I mentioned last night that the NYMEX trading on Monday had finally gotten so blatantly outrageous that it was indictable and the CTFC has now sent out dozens of subpoenas. This is such a serious issue that it ground NYMEX churning to a halt with just 41,000 contracts traded yesterday, 85% less than the 280,000 contract average. Meanwhile the Senate passed an energy bill by a 93-2 margin that will double the tax incentives for wind and solar and also includes incentives to build more refineries and extends investment tax credits on solar projects through 2016. The breaks will be paid for by curtailing a tax break oil companies get for job creation and for overseas production, and ending the ability of hedge-fund managers to defer taxes on profits earned in offshore funds. It will be very hard for Bush to veto this bill with such a wide passage in the Senate.
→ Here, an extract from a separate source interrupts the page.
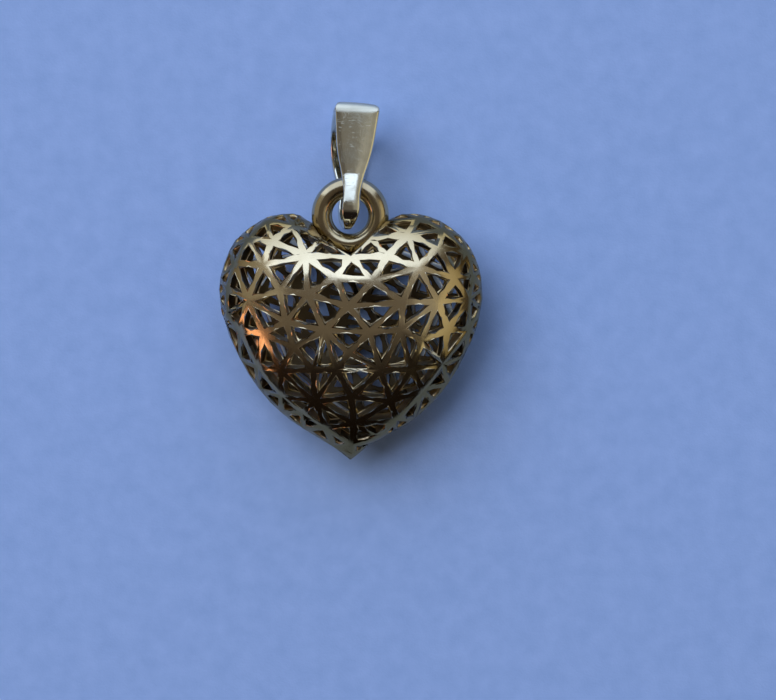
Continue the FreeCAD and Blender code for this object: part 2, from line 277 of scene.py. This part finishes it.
class Finish:
    """The nodes that make one material, or the light of the room."""

    def __init__(self, owner):
        owner.use_nodes = True
        self.owner = owner
        self.tree = owner.node_tree
        self.tree.nodes.clear()

    def node(self, kind, settings=None, inputs=None, output=0):
        """Add a node, set it, fill its sockets with values or links, and give one of its outputs."""
        made = self.tree.nodes.new(kind)
        for key, value in (settings or {}).items():
            if key == "stops":
                for stop, (place, colour) in zip(made.color_ramp.elements, value):
                    stop.position = place
                    stop.color = colour
            else:
                setattr(made, key, value)
        for key, value in (inputs or {}).items():
            if isinstance(value, Value):
                self.tree.links.new(value.socket, made.inputs[key])
            else:
                made.inputs[key].default_value = value
        return Value(self, made.outputs[output]) if made.outputs else None

    def sum(self, operation, *parts):
        """One step of arithmetic."""
        return self.node("ShaderNodeMath", {"operation": operation}, dict(enumerate(parts)))

    def ramp(self, share, low, high):
        """0 where a value is at the low end, 1 at the high end."""
        return self.node("ShaderNodeMapRange", inputs={"Value": share, "From Min": low, "From Max": high})

    def blend(self, share, one, two):
        """A colour between two others."""
        return self.node(
            "ShaderNodeMix", {"data_type": "RGBA"}, {MIX_SHARE: share, MIX_ONE: one, MIX_TWO: two},
            MIX_RESULT)

    def noise(self, size, detail, stretch=(1, 1, 1)):
        """A cloudy pattern whose clouds are about this size, drawn out where stretch is under 1."""
        where = self.node("ShaderNodeTexCoord", output="Object")
        place = self.node("ShaderNodeMapping", inputs={"Vector": where, "Scale": stretch})
        return self.node("ShaderNodeTexNoise", inputs={
            "Vector": place, "Scale": 1 / size, "Detail": detail, "Roughness": CLOUD_ROUGHNESS})

    def coordinate(self, axis, kind="Object"):
        """One coordinate, in metres on a piece, or along the line of sight in the room."""
        where = self.node("ShaderNodeTexCoord", output=kind)
        return self.node("ShaderNodeSeparateXYZ", inputs={"Vector": where}, output=axis)

    def clear_of_flank_shade(self):
        """0 at the heart's widest outline, where the gold is darkened with painted shade, 1 on its domes.
        """
        height = self.coordinate("Z") - middle_of(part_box("openwork_heart")).z
        return self.ramp(self.sum("ABSOLUTE", height), FLANK_SHADE_START, FLANK_SHADE_END)

    def bump(self, height, strength, depth):
        """Small hills and hollows of this depth."""
        return self.node("ShaderNodeBump", inputs={
            "Height": height, "Strength": strength, "Distance": depth})

    def surface(self, inputs):
        """The finished material, with a shader of these inputs."""
        shader = self.node("ShaderNodeBsdfPrincipled", inputs=inputs)
        self.node("ShaderNodeOutputMaterial", inputs={"Surface": shader})
        return self.owner


def gold(name, bright, dull, roughness, scratch_depth, flank_shade=None, satin_and_shade_from=None):
    """Yellow gold: uneven colour, a hazy film in places, soft waves and fine scratches; where asked,
    painted shade near the heart's widest outline or on a darker, rougher satin top.
    """
    finish = Finish(bpy.data.materials.new(name))
    film = finish.ramp(finish.noise(FILM_SIZE, detail=3.0), *FILM_LEVELS)
    grain = finish.noise(GRAIN_SIZE, detail=3.0)
    waves = finish.noise(WAVE_SIZE, detail=1.0)
    scratches = finish.ramp(
        finish.noise(SCRATCH_SIZE, detail=2.0, stretch=SCRATCH_STRETCH), *SCRATCH_LEVELS)
    cross_scratches = finish.ramp(
        finish.noise(SCRATCH_SIZE, detail=2.0, stretch=CROSS_SCRATCH_STRETCH), *CROSS_SCRATCH_LEVELS)
    height = (waves * WAVE_HEIGHT + grain * GRAIN_HEIGHT
              - scratches * scratch_depth - cross_scratches * scratch_depth)
    bump = finish.bump(height, strength=0.35, depth=0.02 * MM)
    colour = finish.blend(film * FILM_DULLNESS + grain * GRAIN_DULLNESS, bright, dull)
    rough = (roughness + film * FILM_ROUGHNESS + grain * GRAIN_ROUGHNESS
             + scratches * SCRATCH_ROUGHNESS)
    # Painted shade: near the widest outline the colour is blended towards a dark flank colour
    if flank_shade:
        colour = finish.blend(finish.clear_of_flank_shade(), flank_shade, colour)
    # Painted shade at the bail's top: the colour is blended towards the dull one there, as well as made
    # rougher as satin
    if satin_and_shade_from:
        satin_and_shade = finish.ramp(finish.coordinate("Y"), satin_and_shade_from, satin_and_shade_from + SATIN_FADE)
        rough = rough + satin_and_shade * SATIN_ROUGHNESS
        colour = finish.blend(satin_and_shade * SATIN_PAINTED_SHADE, colour, dull)
    return finish.surface({"Base Color": colour, "Metallic": 1.0, "Roughness": rough, "Normal": bump})


def paper():
    """Pale blue matt paper with a faint cloudy tooth."""
    finish = Finish(bpy.data.materials.new("blue_paper"))
    clouds = finish.noise(PAPER_CLOUD_SIZE, detail=4.0)
    tooth = finish.noise(PAPER_TOOTH_SIZE, detail=3.0)
    return finish.surface({
        "Base Color": finish.blend(clouds, PAPER_DEEP_BLUE, PAPER_PALE_BLUE),
        "Roughness": 0.9,
        "Specular IOR Level": 0.2,
        "Normal": finish.bump(tooth + clouds * PAPER_CLOUD_HEIGHT, strength=0.5, depth=0.03 * MM),
    })


def dress(piece, material):
    """Give a piece one material all over."""
    piece.data.materials.clear()
    piece.data.materials.append(material)
    for face in piece.data.polygons:
        face.material_index = 0


def enter(piece, node, body):
    """Let a piece stand for a node and move with its body."""
    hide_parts(node)
    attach(piece, body)


def crease_sharp_edges(piece):
    """Keep the sharp edges of a piece sharp when it is subdivided."""
    mesh = piece.data
    normals = {}
    for face in mesh.polygons:
        for key in face.edge_keys:
            normals.setdefault(key, []).append(face.normal)
    crease = mesh.attributes.new("crease_edge", "FLOAT", "EDGE")
    for edge in mesh.edges:
        sides = normals[tuple(sorted(edge.vertices))]
        if len(sides) == 2 and sides[0].angle(sides[1]) > SHARP:
            crease.data[edge.index].value = 1.0


def line_inside(heart, lit_walls, shaded_lining):
    """Give the openings' walls and the inner skin, which polishing can't reach, their own rougher finishes:
    the walls drawn paler, a painted highlight, and the inner skin darker, painted shade.
    """
    middle = middle_of(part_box("openwork_heart"))
    heart.data.materials.append(lit_walls)
    heart.data.materials.append(shaded_lining)
    for face in heart.data.polygons:
        core = Vector((
            max(-CORE_REACH, min(CORE_REACH, face.center.x)),
            max(middle.y - CORE_REACH, min(middle.y + CORE_REACH, face.center.y)),
            middle.z))
        facing = face.normal.dot((face.center - core).normalized())
        if facing < LINING_FACING:
            face.material_index = SHADED_LINING
        elif facing < WALL_FACING:
            face.material_index = LIT_WALLS


def pierced_heart():
    """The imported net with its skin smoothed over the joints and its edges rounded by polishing."""
    heart = merged_copy("openwork_heart", "pierced_heart")
    start_editing(heart)
    bpy.ops.mesh.tris_convert_to_quads(face_threshold=JOINED_FLATNESS, shape_threshold=JOINED_SHAPE)
    stop_editing()
    crease_sharp_edges(heart)
    subdivided(heart)
    bpy.ops.object.duplicate()
    skin = bpy.context.object
    modified(heart, "BEVEL", width=NET_ROUNDING, segments=1, limit_method="ANGLE",
             angle_limit=SHARP, use_clamp_overlap=False)
    modified(heart, "SHRINKWRAP", target=skin, wrap_method="NEAREST_SURFACEPOINT")
    alone(skin)
    bpy.ops.object.delete()
    alone(heart)
    bpy.ops.object.shade_smooth()
    modified(heart, "WEIGHTED_NORMAL")
    return heart


def soldered_ring():
    """A round wire ring, standing upright in the cleft."""
    bpy.ops.object.select_all(action="DESELECT")
    bpy.ops.mesh.primitive_torus_add(
        location=middle_of(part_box("top_ring")),
        major_radius=(RING_BORE + RING_WIRE) / 2, minor_radius=RING_WIRE / 2 - WIRE_INSET,
        major_segments=BORE_FACES, minor_segments=WIRE_FACES)
    ring = bpy.context.object
    ring.name = "soldered_ring"
    keep_place()
    subdivided(ring)
    bpy.ops.object.shade_smooth()
    return ring


def profile_stations():
    """Points round the bail's outer profile, as height and depth, with its bends in small steps."""
    front = RING_WIRE / 2 + BAIL_CLEARANCE + BAIL_STRIP
    crest = front + BAIL_CREST
    corners = (
        (BAIL_REACH, front, BAIL_TOP_BEND),
        (BAIL_BELLY_HEIGHT, front - BAIL_BELLY_DEPTH, BAIL_BELLY_BEND),
        (-BAIL_FOOT_DROP, crest - BAIL_FOOT_DEPTH, BAIL_FOOT_BEND),
        (-BAIL_FOOT_DROP, crest, BAIL_FOOT_BEND),
        (RING_WIRE / 2, front, BAIL_CREST_BEND),
    )
    bends = []
    for index, (height, depth, radius) in enumerate(corners):
        corner = Vector((height, depth))
        before = (corner - Vector(corners[index - 1][:2])).normalized()
        after = (Vector(corners[(index + 1) % len(corners)][:2]) - corner).normalized()
        turn = before.angle_signed(after)
        run = radius * math.tan(abs(turn) / 2)
        bends.append((corner - before * run, corner + after * run, before, turn, radius))
    stations = []
    last = bends[-1][1]
    for start, end, before, turn, radius in bends:
        steps = max(1, round((start - last).length / BAIL_STEP))
        stations += [last.lerp(start, step / steps) for step in range(1, steps)]
        side = Vector((before.y, -before.x)) if turn > 0 else Vector((-before.y, before.x))
        centre = start + side * radius
        arm = -side * radius
        steps = max(2, round(abs(turn) / BAIL_BEND_STEP))
        for step in range(steps + 1):
            angle = -turn * step / steps
            stations.append(centre + Vector((
                arm.x * math.cos(angle) - arm.y * math.sin(angle),
                arm.x * math.sin(angle) + arm.y * math.cos(angle))))
        last = end
    return stations


def half_width(height):
    """The bail's half width at a height, on straight lines between the listed ones."""
    for (low, narrow), (high, wide) in zip(BAIL_HALF_WIDTHS, BAIL_HALF_WIDTHS[1:]):
        if height <= high:
            share = min(1, max(0, (height - low) / (high - low)))
            return narrow + (wide - narrow) * share
    return BAIL_HALF_WIDTHS[-1][1]


def folded_bail():
    """A strip drawn round the bail's profile, given its thickness and rounded, then laid as it rests."""
    stations = profile_stations()
    count = len(stations)
    bpy.ops.object.select_all(action="DESELECT")
    bpy.ops.mesh.primitive_grid_add(
        x_subdivisions=BAIL_COLUMNS, y_subdivisions=count, size=2 * GRID_REACH)
    bail = bpy.context.object
    bail.name = "folded_bail"
    for vertex in bail.data.vertices:
        across = vertex.co.x / GRID_REACH
        row = round((vertex.co.y / GRID_REACH + 1) / 2 * count) % count
        here = stations[row]
        along = (stations[(row + 1) % count] - stations[row - 1]).normalized()
        lift = Vector((-along.y, along.x)) * BAIL_CROWN * (1 - across ** 2)
        vertex.co = (across * half_width(here.x), here.x + lift.x, here.y + lift.y)
    start_editing(bail)
    bpy.ops.mesh.remove_doubles(threshold=MERGE_DISTANCE)
    bpy.ops.mesh.normals_make_consistent(inside=False)
    stop_editing()
    modified(bail, "SOLIDIFY", thickness=BAIL_STRIP, offset=-1, use_even_offset=True)
    modified(bail, "BEVEL", width=BAIL_ROUNDING, segments=2, limit_method="ANGLE",
             angle_limit=BAIL_EDGE)
    subdivided(bail)
    bpy.ops.object.shade_smooth()
    for turns in ((0, BAIL_TWIST, 0), (0, 0, -BAIL_LEAN_SIDE), (-BAIL_LEAN_BACK, 0, 0)):
        bail.rotation_euler = turns
        keep_place()
    low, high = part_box("top_ring")
    hinge_height = (low.y + high.y) / 2 + (RING_BORE + RING_WIRE) / 2
    bail.location = ((low.x + high.x) / 2, hinge_height, (low.z + high.z) / 2)
    keep_place()
    return bail


def camera():
    """The camera, straight above the paper but for a small lean, with the pendant in the photo's place."""
    low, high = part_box("openwork_heart")
    tip = Vector(((low.x + high.x) / 2, low.y, (low.z + high.z) / 2))
    aim = tip + Vector((AIM_RIGHT_OF_TIP, AIM_ABOVE_TIP, 0))
    away = Vector((math.tan(CAMERA_SIDE), math.tan(CAMERA_ABOVE), 1)).normalized()
    right = Vector((0, 1, 0)).cross(away).normalized()
    up = away.cross(right)
    data = bpy.data.cameras.new("camera")
    data.sensor_width = SENSOR_WIDTH
    data.lens = SENSOR_WIDTH * CAMERA_DISTANCE / FRAME_WIDTH
    data.clip_start = NEAREST_SEEN
    data.clip_end = FARTHEST_SEEN
    piece = bpy.data.objects.new("camera", data)
    piece.location = aim + away * CAMERA_DISTANCE
    piece.rotation_euler = Matrix((right, up, away)).transposed().to_euler()
    bpy.context.scene.collection.objects.link(piece)
    bpy.context.scene.camera = piece


def area_lamp(name, place, aim, size, glow, colour, mirrored):
    """A soft box of this glow, unseen by the camera."""
    width, height = size
    data = bpy.data.lights.new(name, "AREA")
    data.shape = "RECTANGLE"
    data.size = width
    data.size_y = height
    data.energy = glow * math.pi * width * height
    data.color = colour
    lamp = bpy.data.objects.new(name, data)
    lamp.location = place
    lamp.rotation_euler = (Vector(place) - Vector(aim)).to_track_quat("Z", "Y").to_euler()
    lamp.visible_camera = False
    lamp.visible_glossy = mirrored
    bpy.context.scene.collection.objects.link(lamp)


def room():
    """A dim room, darkest on the near side."""
    world = bpy.data.worlds.new("room")
    bpy.context.scene.world = world
    light = Finish(world)
    share = light.ramp(light.coordinate("Y", "Generated"), ROOM_DARK_BELOW, ROOM_PALE_ABOVE)
    colour = light.node(
        "ShaderNodeValToRGB", {"stops": ((0.0, ROOM_DARK), (1.0, ROOM_PALE))}, {"Fac": share})
    background = light.node("ShaderNodeBackground", inputs={"Color": colour})
    light.node("ShaderNodeOutputWorld", inputs={"Surface": background})


def studio():
    """The paper that the pendant lies on, the lamps and the room."""
    bpy.ops.object.select_all(action="DESELECT")
    bpy.ops.mesh.primitive_plane_add(size=PAPER_SIZE, location=(0, 0, 0))
    floor = bpy.context.object
    floor.name = "floor"
    dress(floor, paper())
    for lamp in LAMPS:
        area_lamp(*lamp)
    room()


bpy.ops.object.select_all(action="DESELECT")
camera()

heart = pierced_heart()
# The heart's gold, with painted shade near its widest outline
dress(heart, gold(
    "heart_gold", bright=(0.82, 0.69, 0.46, 1), dull=(0.68, 0.55, 0.34, 1),
    flank_shade=(0.27, 0.19, 0.075, 1), roughness=0.12, scratch_depth=0.1))
# The openings' walls: satin gold drawn paler than the outer gold as a painted highlight, with painted shade
# near the widest outline too
heart_wall_painted_light = gold(
    "heart_wall_painted_light", bright=(0.97, 0.87, 0.66, 1), dull=(0.78, 0.66, 0.45, 1),
    flank_shade=(0.55, 0.42, 0.25, 1), roughness=0.3, scratch_depth=0.1)
# The inner skin: satin gold drawn dark as painted shade
heart_lining_painted_shade = gold(
    "heart_lining_painted_shade", bright=(0.2, 0.15, 0.085, 1), dull=(0.07, 0.05, 0.03, 1),
    roughness=0.3, scratch_depth=0.1)
line_inside(heart, heart_wall_painted_light, heart_lining_painted_shade)
enter(heart, "openwork_heart", "heart_body")

ring = soldered_ring()
# The ring's gold is drawn darker than the heart's, as painted shade
dress(ring, gold(
    "ring_gold", bright=(0.52, 0.43, 0.27, 1), dull=(0.32, 0.25, 0.15, 1),
    roughness=0.12, scratch_depth=0.12))
enter(ring, "top_ring", "heart_body")

bail = folded_bail()
# The bail's gold, with painted shade on its satin top
dress(bail, gold(
    "bail_gold", bright=(0.8, 0.77, 0.64, 1), dull=(0.54, 0.52, 0.42, 1),
    roughness=0.07, scratch_depth=0.15, satin_and_shade_from=SATIN_AND_SHADE_FROM))
enter(bail, "bail", "bail_body")

studio()
bpy.context.scene.view_settings.view_transform = "Standard"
SunPower (SPWR) is probably the best straight solar play but a lot of their stock was recently distributed to Cypress Semi (CY) shareholders and may keep prices low as they take some profits. That means that March $75s at $21.10 are not a bad way to play as long as you make sure you sell the Nov $90s for no less than $8 (now $10) if the stock heads down. That would put you in the March $75s for net $13.10 with a $15 position advantage on the caller. Hopefully the stock will run up and then the Oct $95s can be sold for $10 for a very nice spread.
Parts of Microsoft’s new ad campaign was designed on a Macintosh, and you can tell the company is trying hard to fight the tide as they pull out a lot of big guns in their new ad spots. Typical of Microsoft (MSFT) - they steal the very opening of the ad from Apple’s campaign. It’s a lack of creativity that has been killing the company and this commercial only serves to drive the point home. I like the musical version best.
Without Dow 11,000 and S&P 1,200 we are still in a dangerous downtrend so be very careful out there.